Intanto non si può trascurare una delle più importanti partite finanziarie legate alla Brexit: la compensazione (clearing) e il regolamento (settlement) delle operazioni in derivati, per le quali ci si attende che la City conservi la sua primazia. Recentemente, facendo retromarcia rispetto a una posizione che aveva allarmato non poco la trading industry, l’Ue ha rinunciato a esercitare in futuro una vigilanza diretta sulle «controparti centrali» con sede nel Regno Unito, a patto che ovviamente l’ESMA (comunque coinvolta nella supervisione) riconosca come «equivalente» l’ordinamento britannico in materia. Per Londra si tratta di una chiara vittoria. Sarebbe stato difficile immaginare il contrario: in ambito finanziario, a fronte di un’architettura comunitaria ancora piuttosto farraginosa, la voce d’oltremanica risuona sempre potente. Senza contare che tutti gli scenari sono ancora aperti: dal catastrofico no-deal fino alla revoca della Brexit, passando per la permanenza nel Mercato unico secondo il modello norvegese.

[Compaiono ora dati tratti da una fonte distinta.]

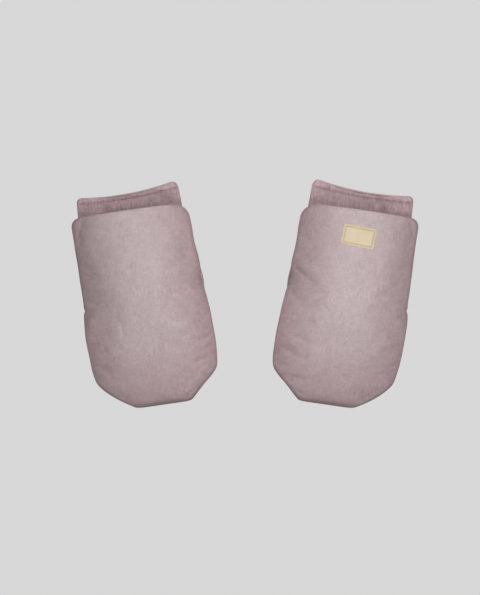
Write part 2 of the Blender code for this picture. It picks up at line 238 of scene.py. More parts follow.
FRONT = Panel(
    "front", facing=1, length=0.225, corners=(0.0100, 0.0160), crown=0.057, mouth_crown=0.048,
    cup_height=0.140, fullness=2.6, seam_turn=math.radians(128),
)
BACK = Panel(
    "back", facing=-1, length=0.2454, corners=(0.0050, 0.0065), crown=0.034, mouth_crown=0.016,
    cup_height=0.090, fullness=2.6, seam_turn=math.radians(72),
)
SIDES = {"left": 1, "right": -1}

# Folds, each a crease from one place to another, (across, up) to (across, up), with its reach and its height.
FOLDS = {
    ("left", "front"): (
        (0.066, 0.146, 0.052, 0.139, 0.0060, -0.0006),
        (0.070, 0.131, 0.056, 0.133, 0.0060, -0.0009),
        (0.068, 0.120, 0.052, 0.117, 0.0075, 0.0005),
        (0.058, 0.030, 0.040, 0.0110, 0.0055, 0.0018),
        (0.047, 0.034, 0.024, 0.016, 0.0090, -0.0005),
    ),
    ("right", "front"): (
        (0.066, 0.1500, 0.0470, 0.1370, 0.0032, -0.0030),
        (0.060, 0.1545, 0.043, 0.1455, 0.0060, 0.0007),
        (0.064, 0.131, 0.052, 0.128, 0.0050, 0.0008),
        (0.063, 0.1165, 0.055, 0.114, 0.0064, -0.0030),
        (0.0680, 0.1345, 0.0650, 0.1335, 0.0022, -0.0016),
        (0.0705, 0.1262, 0.0682, 0.1255, 0.0020, -0.0014),
        (0.055, 0.027, 0.038, 0.0110, 0.0055, 0.0006),
    ),
    ("left", "back"): (
        (0.064, 0.140, 0.050, 0.145, 0.0060, -0.0008),
        (-0.064, 0.134, -0.052, 0.129, 0.007, -0.0008),
    ),
    ("right", "back"): (
        (0.064, 0.136, 0.050, 0.131, 0.0060, -0.0009),
        (-0.063, 0.138, -0.050, 0.144, 0.007, -0.0007),
    ),
}

# Soft swells and finer ripples of the cloth: how high they are, and how many to the metre across and up.
SWELLS = (0.00062, 24, 19)
RIPPLES = (0.0003, 70, 55)


def off_crease(across, up, crease):
    """How far a place is from a crease's line."""
    start, end, here = Vector(crease[0:2]), Vector(crease[2:4]), Vector((across, up))
    share = (here - start).dot(end - start) / (end - start).length_squared
    return (here - start.lerp(end, min(max(share, 0), 1))).length


def fold_height(muff, panel, across, up):
    """How far the folds, swells and ripples lift the cloth at a place."""
    creases = FOLDS[muff, panel.name]
    total = sum(crease[5] * hump(off_crease(across, up, crease), crease[4]) for crease in creases)
    seed = 3.1 * SIDES[muff] + 7.7 * panel.facing
    for (height, across_rate, up_rate), start in ((SWELLS, seed), (RIPPLES, seed + 20)):
        total += height * noise.noise(Vector((across * across_rate, up * up_rate, start)))
    return total


# How far a muff's outline strays from the pattern, away from the other muff, low down and at its waist.
LOW_DRIFT_UP = 0.014
LOW_DRIFT_INNER = 0.0030
LOW_DRIFT_INNER_REACH = 0.013
LOW_DRIFT_OUTER = {"left": 0.0016, "right": 0.0026}
LOW_DRIFT_OUTER_REACH = 0.015
WAIST_DRIFT = {"left": 0, "right": 0.0015}
WAIST_UP = 0.122
WAIST_REACH = 0.048


def muff_shift(muff, share, up):
    """How the sewer's hand moved one muff's outline from the pattern, both panels and gusset together."""
    drift = -LOW_DRIFT_INNER * max(share, 0) ** 3 * hump(up - LOW_DRIFT_UP, LOW_DRIFT_INNER_REACH)
    drift += LOW_DRIFT_OUTER[muff] * min(share, 0) ** 3 * hump(up - LOW_DRIFT_UP, LOW_DRIFT_OUTER_REACH)
    return drift - WAIST_DRIFT[muff] * hump(up - WAIST_UP, WAIST_REACH)


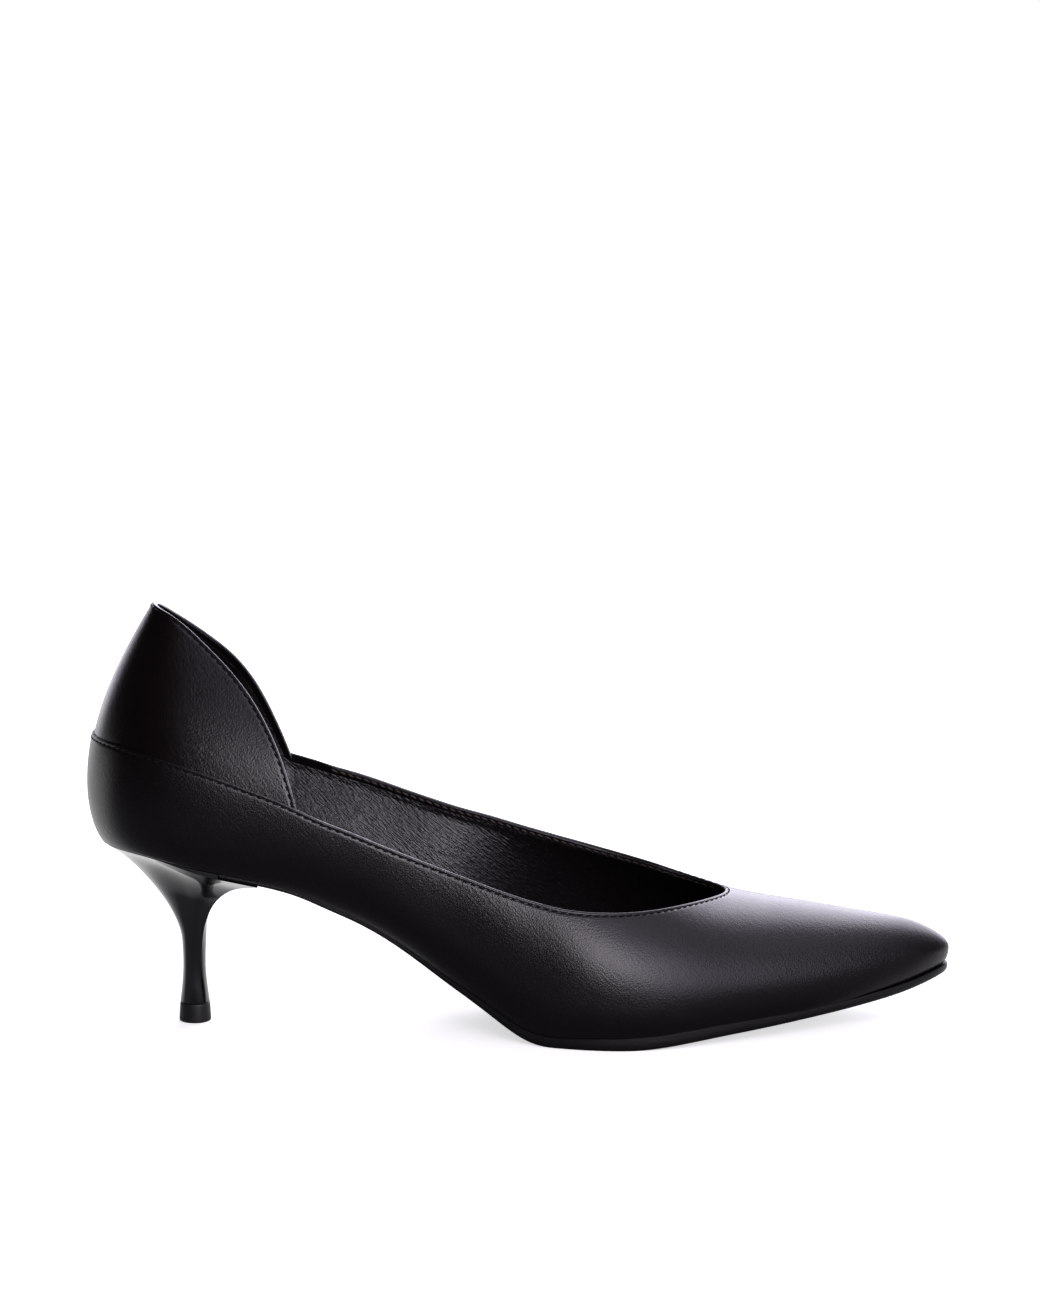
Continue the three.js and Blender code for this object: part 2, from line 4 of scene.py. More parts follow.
import bmesh
import bpy
import numpy as np
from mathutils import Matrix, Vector


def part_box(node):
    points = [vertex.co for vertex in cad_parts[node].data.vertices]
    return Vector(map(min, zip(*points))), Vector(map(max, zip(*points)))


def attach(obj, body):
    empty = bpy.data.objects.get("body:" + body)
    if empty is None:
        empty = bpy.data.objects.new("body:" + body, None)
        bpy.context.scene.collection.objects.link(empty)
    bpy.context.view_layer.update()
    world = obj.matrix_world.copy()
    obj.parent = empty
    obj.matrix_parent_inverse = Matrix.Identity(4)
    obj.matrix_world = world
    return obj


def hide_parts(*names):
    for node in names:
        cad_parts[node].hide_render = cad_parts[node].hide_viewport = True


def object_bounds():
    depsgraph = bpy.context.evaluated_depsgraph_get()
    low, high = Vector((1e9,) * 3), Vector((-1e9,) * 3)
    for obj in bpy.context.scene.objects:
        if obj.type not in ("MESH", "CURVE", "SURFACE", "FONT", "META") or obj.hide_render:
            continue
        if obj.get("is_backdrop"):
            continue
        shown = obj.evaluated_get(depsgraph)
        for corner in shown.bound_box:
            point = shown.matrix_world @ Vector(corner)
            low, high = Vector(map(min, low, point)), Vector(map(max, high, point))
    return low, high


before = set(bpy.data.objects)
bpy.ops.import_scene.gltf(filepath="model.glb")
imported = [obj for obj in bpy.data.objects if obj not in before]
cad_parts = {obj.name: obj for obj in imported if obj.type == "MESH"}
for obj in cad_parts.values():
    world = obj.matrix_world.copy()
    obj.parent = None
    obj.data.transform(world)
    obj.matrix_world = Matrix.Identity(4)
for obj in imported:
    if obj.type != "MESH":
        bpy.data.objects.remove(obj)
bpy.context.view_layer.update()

# Studio: a sweep of white paper that photographs white and has a painted glow, brightest behind the shoe,
# broad soft lights in front and on the toe side, a white reflector behind, and a dark room on the heel side.
floor_half = 30.0
floor_mesh = bpy.data.meshes.new("floor")
floor_mesh.from_pydata(
    [(x * floor_half, y * floor_half, 0.0) for x, y in ((-1, -1), (1, -1), (1, 1), (-1, 1))],
    [],
    [(0, 1, 2, 3)],
)
floor = bpy.data.objects.new("floor", floor_mesh)
bpy.context.scene.collection.objects.link(floor)
floor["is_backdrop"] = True


def lit_and_glowing_paper(name, whiteness, bounce, glow_near, glow_far, thrown_far):
    """White paper that is overexposed in the picture, and paler to the camera than in what it throws on the
    shoe. What it throws on the shoe is a painted glow: none in front, dimmed under the shoe as painted shade
    where the shoe's shadow falls, and strongest behind. Each kind of ray sees it glow along its own way from
    a start to an end."""
    material = bpy.data.materials.new(name)
    material.use_nodes = True
    nodes, links = material.node_tree.nodes, material.node_tree.links
    nodes.remove(nodes["Principled BSDF"])
    place = nodes.new("ShaderNodeTexCoord").outputs["Object"]
    either = nodes.new("ShaderNodeMixShader")
    links.new(nodes.new("ShaderNodeLightPath").outputs["Is Camera Ray"], either.inputs["Fac"])
    # The first side is the painted glow the shoe sees, with painted shade under the shoe; the second is what
    # the camera sees.
    sides = ((1, bounce, (0.05, 1, 0), -0.015, 0.035, 0.0, thrown_far),
             (2, whiteness, (0, 1, 0), 0.0, 0.5, glow_near, glow_far))
    for socket, white, way, start, end, near, far in sides:
        sheet, glow = nodes.new("ShaderNodeBsdfDiffuse"), nodes.new("ShaderNodeEmission")
        sheet.inputs["Color"].default_value = (white, white, white, 1)
        back = nodes.new("ShaderNodeMapRange")
        back.inputs["From Min"].default_value = start
        back.inputs["From Max"].default_value = end
        back.inputs["To Min"].default_value = near
        back.inputs["To Max"].default_value = far
        across = nodes.new("ShaderNodeVectorMath")
        across.operation = "DOT_PRODUCT"
        across.inputs[1].default_value = way
        links.new(place, across.inputs[0])
        links.new(across.outputs["Value"], back.inputs["Value"])
        links.new(back.outputs["Result"], glow.inputs["Strength"])
        both = nodes.new("ShaderNodeAddShader")
        links.new(sheet.outputs["BSDF"], both.inputs[0])
        links.new(glow.outputs["Emission"], both.inputs[1])
        links.new(both.outputs["Shader"], either.inputs[socket])
    links.new(either.outputs["Shader"], nodes["Material Output"].inputs["Surface"])
    return material


floor_mesh.materials.append(lit_and_glowing_paper("floor_paper", 0.9, 0.16, 0.62, 1.1, 1.15))

room = bpy.data.worlds.new("studio_room")
room.use_nodes = True
nodes, links = room.node_tree.nodes, room.node_tree.links
dim, white, either = nodes["Background"], nodes.new("ShaderNodeBackground"), nodes.new("ShaderNodeMixShader")
dim.inputs["Color"].default_value = (1.0, 0.95, 1.0, 1)
dim.inputs["Strength"].default_value = 0.03
white.inputs["Color"].default_value = (1.0, 1.0, 1.0, 1)
links.new(nodes.new("ShaderNodeLightPath").outputs["Is Camera Ray"], either.inputs["Fac"])
links.new(dim.outputs["Background"], either.inputs[1])
links.new(white.outputs["Background"], either.inputs[2])
links.new(either.outputs["Shader"], nodes["World Output"].inputs["Surface"])
bpy.context.scene.world = room
bpy.context.scene.view_settings.view_transform = "Standard"


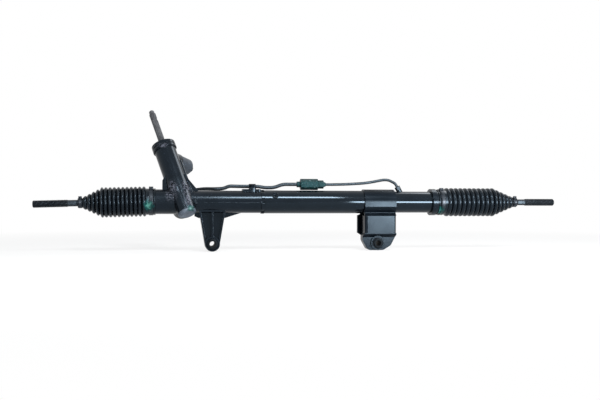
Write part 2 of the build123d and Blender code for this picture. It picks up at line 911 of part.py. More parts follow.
def ball_housing(origin, outward):
    """Socket that carries the ball, with the stud that screws into the rack."""
    cavity = seat_outer_radius + clearance
    turn_outline(
        origin,
        outward,
        [
            (-ball_housing_back + washer_thickness - stud_length, 0),
            (-ball_housing_back + washer_thickness - stud_length, stud_radius),
            (-ball_housing_back + washer_thickness, stud_radius),
            (-ball_housing_back + washer_thickness, ball_housing_radius - 1.5),
            (-ball_housing_back + washer_thickness + 1.5, ball_housing_radius),
            (2, ball_housing_radius),
            (housing_mouth, ball_housing_radius - 3.5),
            (housing_mouth, 0),
        ],
    )
    with BuildSketch(half_plane(origin, outward)) as hollow:
        with Locations((0, 0)):
            Circle(cavity)
        with Locations((0, -cavity)):
            Rectangle(4 * cavity, 2 * cavity, mode=Mode.SUBTRACT)
    revolve(hollow.sketch, axis=Axis(origin, outward), mode=Mode.SUBTRACT)


def ball_seat(origin, outward):
    """Plastic liner between ball and socket, open towards the rod."""
    with BuildSketch(half_plane(origin, outward)) as liner:
        Circle(seat_outer_radius)
        Circle(ball_radius + clearance, mode=Mode.SUBTRACT)
        with Locations((0, -2 * ball_radius)):
            Rectangle(8 * ball_radius, 4 * ball_radius, mode=Mode.SUBTRACT)
        with Locations((seat_mouth + 2 * ball_radius, 0)):
            Rectangle(4 * ball_radius, 8 * ball_radius, mode=Mode.SUBTRACT)
    revolve(liner.sketch, axis=Axis(origin, outward))


def tie_rod(origin, outward):
    """Ball, shank with spanner flats, and the threaded end."""
    thread_start = rod_length - thread_length
    with BuildSketch(half_plane(origin, outward)) as rod:
        Circle(ball_radius)
        with Locations(((neck_start + thread_start) / 2, 0)):
            Rectangle(thread_start - neck_start, 2 * shank_radius)
        with BuildLine():
            Polyline(
                (thread_start, 0),
                (thread_start, shank_radius),
                (thread_start + 1, thread_radius),
                (rod_length - 1.5, thread_radius),
                (rod_length, thread_radius - 1.5),
                (rod_length, 0),
                close=True,
            )
        make_face()
        with Locations((0, -2 * ball_radius)):
            Rectangle(4 * rod_length, 4 * ball_radius, mode=Mode.SUBTRACT)
    revolve(rod.sketch, axis=Axis(origin, outward))
    for side in (1, -1):
        flats_middle = origin + outward * (flats_start + flats_length / 2)
        flat_plane = Plane(origin=flats_middle, x_dir=outward, z_dir=(0, side, 0))
        with BuildSketch(flat_plane.offset(flats_across / 2)) as flat_face:
            Rectangle(flats_length, 3 * shank_radius)
        extrude(flat_face.sketch, amount=shank_radius, mode=Mode.SUBTRACT)


left_ball = above_rack(left_ball_x, 0, 0)
right_ball = above_rack(right_ball_x, 0, 0)
droop = radians(left_rod_droop)
left_rod_direction = Vector(-cos(droop), 0, -sin(droop))

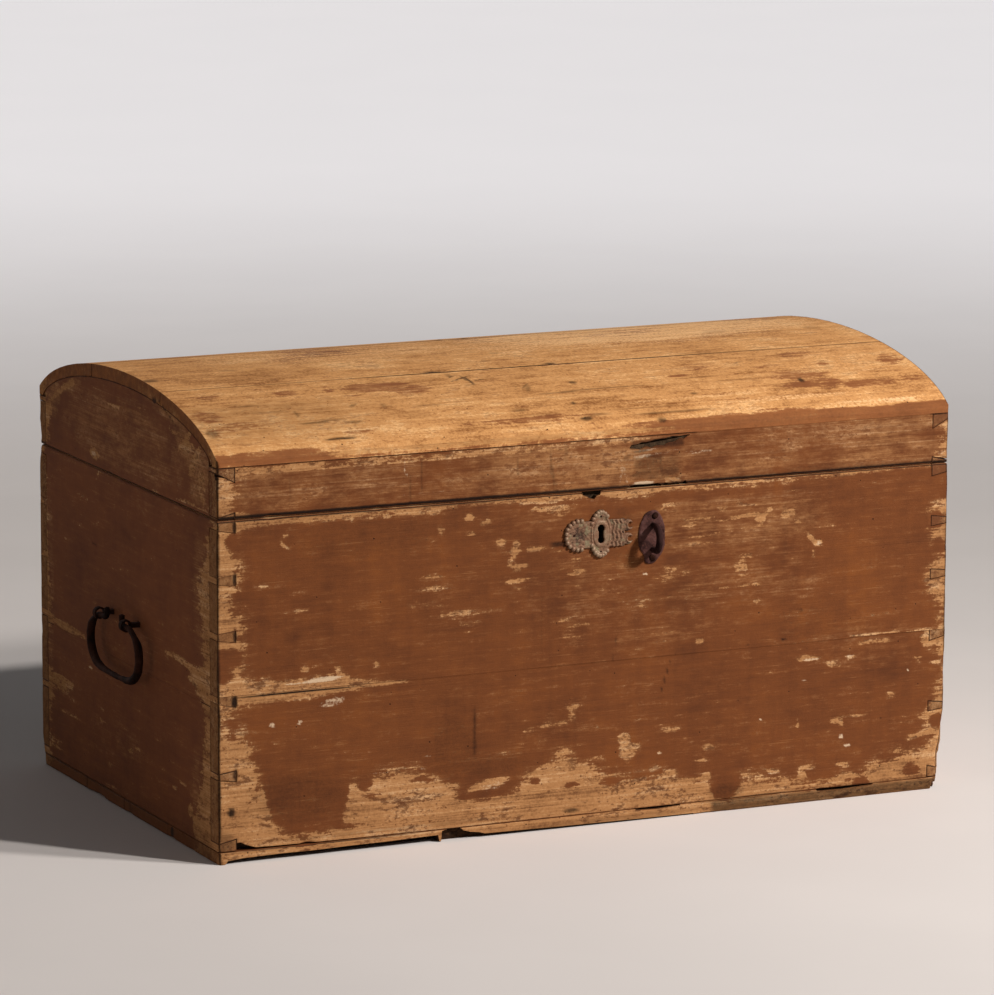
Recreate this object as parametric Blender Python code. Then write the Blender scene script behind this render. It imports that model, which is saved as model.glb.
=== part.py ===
"""Dome-topped storage chest of dovetailed pine boards, with forged and cast fittings.

Frame: +Z up, the front looks along -Y, the origin is the middle of the footprint on the floor.
Lengths are in metres. Every size is a named value here, and the pieces are worked out from them.
"""

import math

import bmesh
import bpy
from mathutils import Vector

# Box
LENGTH = 1.060
DEPTH = 0.640
RIM_HEIGHT = 0.447
SIDE_THICKNESS = 0.026
END_THICKNESS = 0.025
BOTTOM_THICKNESS = 0.016
BOTTOM_PLANK_JOINTS = (-0.145, 0.012, 0.150)
SIDE_JOINT_HEIGHT = 0.2195
END_JOINT_DROP = 0.0160
SEAT_GAP = 0.0003

# Lid
LID_GAP = 0.0006
SKIRT_HEIGHT = 0.0672
DOME_HEIGHT = 0.0777
DOME_EDGE_HEIGHT = 0.0087
DOME_SPREAD = 0.015
STAVE_THICKNESS = 0.018
FRONT_STAVE_SEAM = 0.128
REAR_STAVE_SEAM = 0.118
STAVE_ARC_STEPS = 8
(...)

Fatto sta che il prossimo 1° gennaio inizia una nuova fase delle politiche di Francoforte, con l’addio al Qe e una possibile ripresa delle operazioni di mercato aperto (outright monetary transactions). Il 29 marzo, trascorsi i due anni previsti dall’articolo 50, per il Regno Unito sarà il giorno della verità. Comunque vadano le cose, il 2019 si preannuncia come un anno complicato per i banchieri centrali di tutto il Vecchio continente.